Ever have a recipe that’s been on your “try” list… absolutely forever? I hate to admit it, but waaaay back in 2011 (when interviewed for winning a recipe contest), I pledged to master Oysters Rockefeller.
Ahem. Fast forward four years.
If you have never had the pleasure, Oysters Rockefeller (per Wikipedia) are “oysters on the half-shell that have been topped with various other ingredients… and are then baked or broiled.” Originally topped with a mixture containing herbs like parsley or chervil, today you are likely to find a topping based on spinach. Doesn’t that make this almost a health food?
The name Oysters Rockefeller comes from John D Rockefeller whose wealth, it was said, rivaled the richness of the sauce. If these were invented today, I suppose they’d be called Oysters Gates…
Of course slipping a “slimy mollusk” into your mouth might seem intimidating. But don’t let that dissuade you. Because they are cooked and covered with a rich topping, Oysters Rockefeller are far less daunting than (raw) oysters on the half shell or even (cooked) Mussels Meuniere. My husband and daughter won’t touch a mussel but Oysters Rockefeller get gobbled down.
My husband and I tried making this for the first time a couple months ago. I cooked while he took on the challenge of opening the oysters. He brought out his toughest work gloves for protection, located a small, stiff knife (we have recently ordered an oyster knife which is a definite improvement) and followed shucking instructions on the internet. I started with a recipe from Tyler Florence, and made a few modifications over time, most significantly more spinach. Never miss a chance to slip in a serving of vegetables.

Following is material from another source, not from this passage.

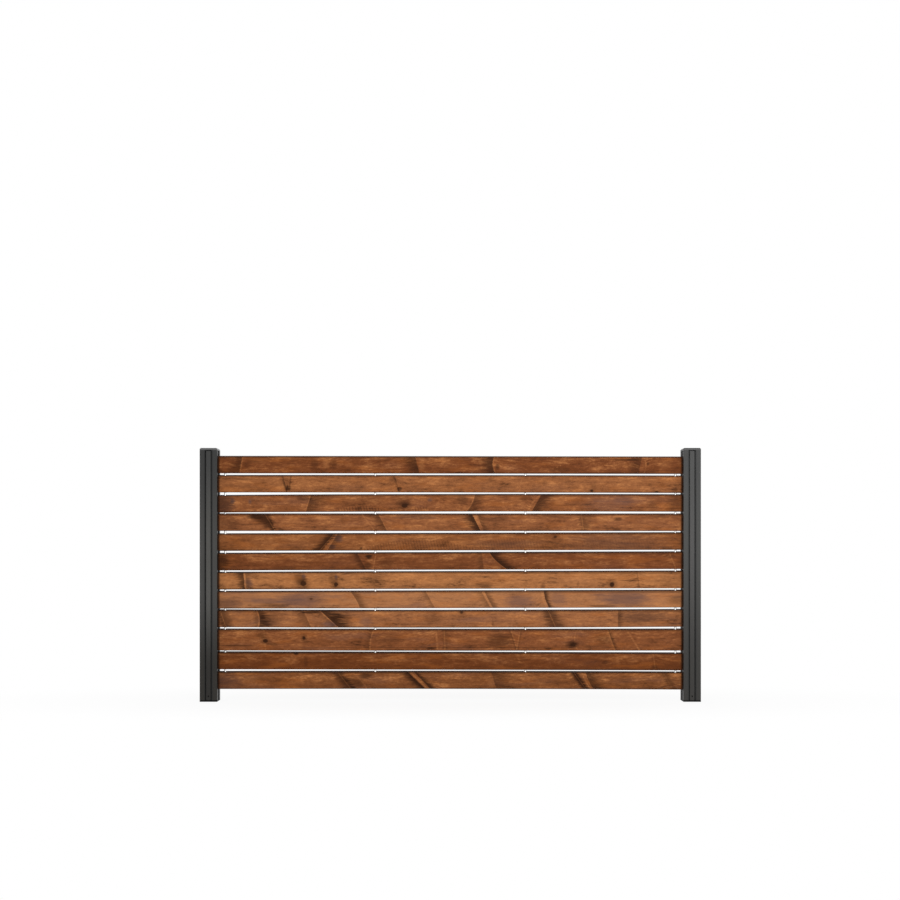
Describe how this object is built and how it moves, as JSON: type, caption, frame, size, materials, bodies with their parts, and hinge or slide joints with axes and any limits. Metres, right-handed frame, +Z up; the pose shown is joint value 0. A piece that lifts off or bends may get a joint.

Sometimes this is served with a sauce-usually mignonette (traditional, but didn’t seem to add enough to be worth the effort) or hollandaise (which seemed to overpower the other flavors), but we decided we like them best without. If you like these with a sauce, I’d love to hear…
As I did research for this post, I learned that oysters contain a fair amount of healthy omega-3 fatty acids. Spinach, of course, is loaded with vitamins and antioxidants. So, in the end, this appetizer does practically counts as a health food!
Not that I need any more excuses!
- 3 tablespoons butter
- 2 garlic cloves, minced
- 1/3 cup bread crumbs
- 2 shallots, chopped
- 3 cups chopped fresh spinach (6 oz)
- 1/4 cup Pernod, sherry or white wine
- Salt and pepper, to taste
- Dash red pepper sauce
- 1 tablespoons olive oil
- 1/4 cup finely grated Parmesan
- 1 tablespoon chopped parsley
- 1 dozen oysters, on the half shell (see note)
- Melt butter in a skillet. Saute the garlic for 2 minutes to infuse the butter. Place the bread crumbs in a mixing bowl and add half the garlic butter, set aside.
- To the remaining garlic butter in the skillet, add shallots and spinach, cook for 3 minutes until the spinach wilts. Add the Pernod or sherry. Season with salt and pepper, add a dash of red pepper sauce. Allow the mixture to cook down for a few minutes to reduce the liquid.
- Finish off the bread crumbs by mixing in olive oil, Parmesan and parsley, season with salt and pepper. Spoon 1 rounded teaspoon of the spinach mixture on each oyster followed by a spoonful of the bread crumb mixture.
- Sprinkle a baking pan. Bake in a preheated 450 degree F oven for 10 to 15 minutes until golden. Serve with lemon wedges.
- The original recipe calls for spreading the topping over 2 dozen oysters. I found it hard to stretch this for 24 but I am still debating the optimal ratio.
- Many recipes call for baking these on salt so they sit nicely in the pan. I used split peas the first time and but going without seems to work fine for me too.